Tandem repeats are significant in the molecular pathology of many diseases, including Huntington’s disease, and Cox’s technique may help researchers identify the small causative changes in DNA patterns more effectively than computational sequence analysis tools like TRF or Blast. “My thesis is that even though we have good software for finding those patterns, it’s still unmatched when compared to the human visual system,” he says.
Cox, who is a graduate student working on his PhD in computer science, says he developed the scatter plot with a visualization tool in mind. “Most of the bioinformatics algorithms take a statistical approach and analyze DNA sequences statistically, looking for matches that are, from a statistical perspective, not random,” he says. “What I wanted to do was to actually be able to see the matches in some fashion, and in looking at the techniques that were currently available, I didn’t find any that were particularly good at it.”

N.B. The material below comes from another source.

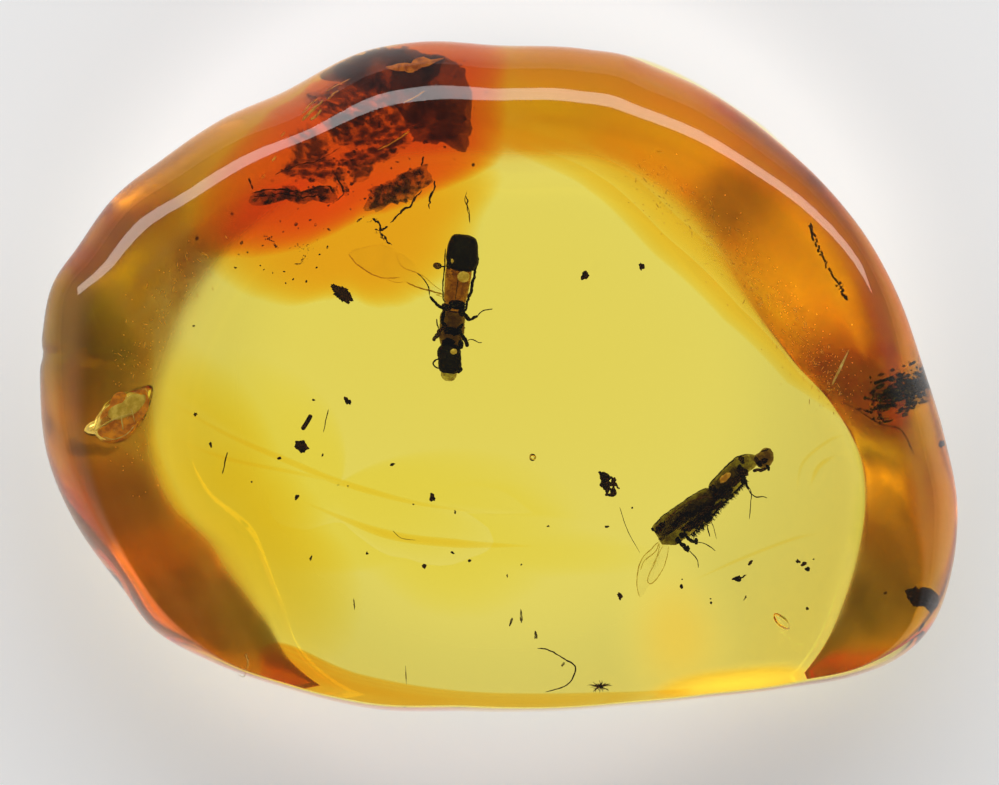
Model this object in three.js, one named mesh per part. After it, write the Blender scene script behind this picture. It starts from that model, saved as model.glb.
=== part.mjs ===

His technique starts out similar to Blast, he says, in that it takes the sequence at hand and breaks it up into small words. Whereas Blast computationally plugs those words into a database to find similar matches, his method simply maps the words. In his case those words are 3-mers that correspond to one of 64 possible choices because there are 64 possible combinations of three nucleotides. Each 3-mer is represented as a point on the scatter plot, zero through 63, with that number serving as the y-coordinate. The x-axis is the order that the 3-mer appears in the genetic sequence. Cox designed the symbolic scatter plot so that those 3-mers that correspond to the same amino acid are adjacent to each another.
What initially struck him when he first did it on various plots of the human genome were the variable and interesting patterns he saw. “What I’m doing now is to look at those patterns and try to understand a little bit as to what they mean,” Cox says. “Are they important biologically and, if so, what do they mean?”
He says that the scatter plot is basically a research tool, and won’t replace currently available software simply because there is a limit to visualization. “For example, if you’re comparing two sequences from two distantly related organisms, then the nucleotides might not match at all and in that case, you have to rely on some sort of assumptions about how frequently the nucleotides mutate and how frequently insertions and deletions occur in order to come to some conclusions,” Cox says. “Visualization is not going to help that.”